Do high-yield savings accounts carry hidden fees that reduce returns?

High-yield savings accounts promise above-average interest rates, but savers should evaluate whether hidden fees or required behaviors reduce the effective return. Banks and credit unions must disclose fees under the Truth in Savings Act, yet account agreements and fine print can still create surprises that lower realized yield. Greg McBride, Bankrate explains that monthly maintenance fees, excessive transfer charges, ATM fees, and account closure penalties are common ways nominal APY can be eroded. Rohit Chopra, Consumer Financial Protection Bureau has repeatedly highlighted how fee structures and disclosure practices affect consumer outcomes and calls for clearer transparency.

How fees reduce returns

A published APY assumes no fees and no premature withdrawals. In practice, a small monthly maintenance fee on a low principal balance can cut effective return by a large percentage of earned interest. Transaction or out-of-network ATM fees add costs when savers rely on cash access. Behavioral requirements such as maintaining a minimum balance to qualify for the stated APY mean customers who fall below thresholds earn less. Even one-off charges, like an account opening or closing fee, reduce cumulative savings, particularly for short-term emergency funds.

Who is most affected

Lower-balance and geographically remote savers often bear disproportionate harm. People in rural areas or communities with limited broadband may favor brick-and-mortar banks with lower stated APYs but fewer ATM or transfer costs; conversely, online banks with higher APYs may impose limits on physical cash access. Cultural trust in local institutions can influence choices that trade visible fees for invisible interest losses. Regulatory changes have shifted the landscape: Regulation D historically limited certain withdrawals per month, but that constraint has been relaxed, changing how some fees are applied.

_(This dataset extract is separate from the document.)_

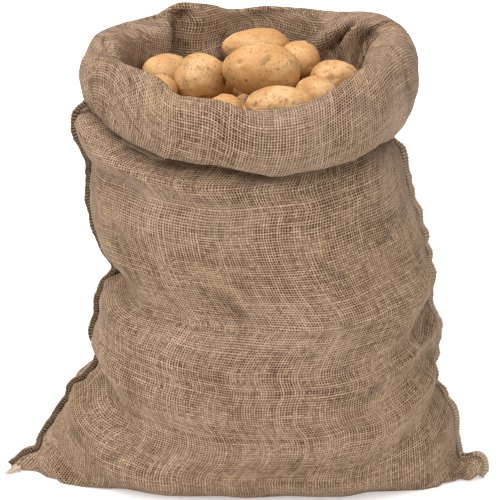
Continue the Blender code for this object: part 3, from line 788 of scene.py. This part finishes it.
def hessian_material():
    g = Graph("hessian_weave")
    uv = g.node("ShaderNodeUVMap", uv_map="weave")
    split = g.node("ShaderNodeSeparateXYZ")
    g.put(split.inputs[0], uv.outputs[0])
    u = g.math("MULTIPLY", split.outputs[0], 1000 / WARP_PITCH)
    v = g.math("MULTIPLY", split.outputs[1], 1000 / WEFT_PITCH)
    # threads bend together in long waves
    drift = g.node("ShaderNodeSeparateColor")
    g.put(drift.inputs[0], g.noise(g.join(u, v, 3.0), 0.020, 1.5, colour=True))
    u = g.math("MULTIPLY_ADD", drift.outputs[0], 7.0, u)
    v = g.math("MULTIPLY_ADD", drift.outputs[1], 6.0, v)
    iu, iv = g.math("FLOOR", u), g.math("FLOOR", v)
    # each one wanders a little by itself
    own_u = g.noise(g.join(g.math("MULTIPLY", iu, 5.17), g.math("MULTIPLY", v, 0.13), 11.0), 1.0, 1.0)
    own_v = g.noise(g.join(g.math("MULTIPLY", u, 0.13), g.math("MULTIPLY", iv, 5.17), 23.0), 1.0, 1.0)
    fu = g.math("SUBTRACT", g.math("SUBTRACT", u, iu), g.math("MULTIPLY_ADD", own_u, 0.62, 0.19))
    fv = g.math("SUBTRACT", g.math("SUBTRACT", v, iv), g.math("MULTIPLY_ADD", own_v, 0.62, 0.19))
    du, dv = g.math("ABSOLUTE", fu), g.math("ABSOLUTE", fv)
    # how thick each thread is: its own size, slubs along it, and open or closed areas
    slub_u = g.noise(g.join(g.math("MULTIPLY", iu, 5.3), g.math("MULTIPLY", v, 0.16), 31.0), 1.0, 2.0)
    slub_v = g.noise(g.join(g.math("MULTIPLY", u, 0.16), g.math("MULTIPLY", iv, 5.3), 37.0), 1.0, 2.0)
    close = g.noise(g.join(u, v, 41.0), 0.07, 3.0, 0.6)
    close = g.math("MULTIPLY_ADD", close, 0.40, -0.205)
    thick_u = g.math("ADD", g.math("MULTIPLY_ADD", g.white(iu, 3.0), 0.09, 0.058), g.math("MULTIPLY_ADD", slub_u, 0.34, close))
    thick_v = g.math("ADD", g.math("MULTIPLY_ADD", g.white(iv, 9.0), 0.10, 0.030), g.math("MULTIPLY_ADD", slub_v, 0.34, close))
    soft = 0.07
    on_u = g.span(du, g.math("ADD", thick_u, soft), g.math("SUBTRACT", thick_u, soft))
    on_v = g.span(dv, g.math("ADD", thick_v, soft), g.math("SUBTRACT", thick_v, soft))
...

Consequences extend beyond individual returns. Fee-driven attrition can deepen financial exclusion, reducing emergency savings and increasing reliance on higher-cost credit. Transparent comparison matters: read the fee schedule, ask the institution about waivers and balance thresholds, and compute net yield after likely fees. For a realistic projection, subtract expected monthly or transaction fees from annual interest earnings; that calculation reveals whether the advertised high-yield truly outperforms safer, low-fee alternatives. Prudence and clear disclosures are the most effective protections against hidden fees that reduce returns.